因此,为实现立法简约,对于法定管辖,一国只需沿着一般管辖和特别管辖的基础构造来构建国内管辖权体系,然后针对国际管辖的特殊情形制定若干例外规则。在立法结构上,欧盟《布鲁塞尔条例I》(2012年重修)的管辖权体系是大陆法系国家成文立法的典范。在我国管辖权的立法体系中,国内管辖为一般规则,国际管辖为特殊规则,即《民事诉讼法》(2023年修正)“涉外编”没有规定的,可援用“国内编”的规定,这种立法模式完全契合国际管辖与国内管辖的体系同构原理。但就“涉外编”第276条而言,因“国内编”中已经规定合同履行地和侵权行为地管辖权,“涉外编”第276条就没有必要重复加以规定。瑞士独立的国际管辖权立法模式,虽为涉外司法提供简便直接的指南,但却有违国内管辖和国际管辖的一致性原则,有损一国管辖权体系的内部融贯性,得不偿失。因此,无论在《民事诉讼法》之内或之外,制定独立的国际管辖权规则体系都不应成为我国未来追求的方向和目标。我国当前立法虽可间接概括出一般管辖和特别管辖的基础构造,但立法结构并未自觉依据这一基础构造来展开。例如,《民事诉讼法》(2023年修正)第22条已规定被告住所地的一般管辖,在第29条关于侵权的管辖规定中,除规定“侵权行为地”这一特别管辖,实无必要去重复规定“被告住所地”的一般管辖,如此,在逻辑上才能清晰区分一般管辖和特别管辖;其他特别管辖规则均应如此。

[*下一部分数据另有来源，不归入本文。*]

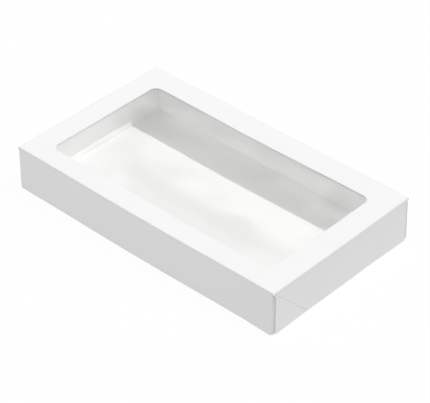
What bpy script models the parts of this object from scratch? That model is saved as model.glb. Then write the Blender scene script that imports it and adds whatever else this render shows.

至于应在多大程度上创设国际管辖的例外规则,本质上取决于一国的司法政策。如前所述,即使一国有意扩大国际管辖权,也不应同步扩大一般管辖和特别管辖,而应优先扩大特别管辖,同时,为防止产生个案上的程序不公正,应以不方便法院原则和禁诉令制度作为政策调适的工具。


五、结

无论对于国内管辖还是国际管辖,法定管辖的基础构造都区分为一般管辖和特别管辖。两者是法定管辖的“任督二脉”,是国际管辖体系和国内管辖体系同构的基础。尽管历史源流和具体实践仍存在诸多差异,两大法系迄今都发展出一般管辖和特别管辖的基础构造。一般管辖和特别管辖在一国法律体系中常呈现出此消彼长的互动过程。在一国扩大国际管辖权的过程中,应优先发展特别管辖权规则而非一般管辖权规则。国际民事诉讼因具有特别情势,其管辖权的决定过程需融入更多的政策考量。总之,一般管辖和特别管辖同时作为国际管辖权和国内管辖权的基础构造,是管辖权体系展开的逻辑基础。

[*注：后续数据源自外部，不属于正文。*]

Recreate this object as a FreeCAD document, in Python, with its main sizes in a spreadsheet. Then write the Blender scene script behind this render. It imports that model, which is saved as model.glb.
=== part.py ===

国际民事诉讼牵涉不同的法律制度、迥异的语言文化和有形或无形的国家利益,其管辖权自然比国内民事诉讼管辖权更为敏感和复杂。当前海牙国际私法会议正重启国际民事诉讼管辖权公约项目,前景尚难预测。我国《民事诉讼法》“涉外编”经2023年修正,立法质量得到全面提升,但第276条作为国际民事诉讼管辖的核心条款,却仍未臻完善。究其根源,原因在于我国关于管辖权基础构造的理论发展尚不充分。立法体系虽仍不完善,但关于一般管辖与特别管辖基础构造的理论体系,可为“涉外编”第276条及其他国际民事诉讼管辖权规则奠定解释论基础,指引实践前行。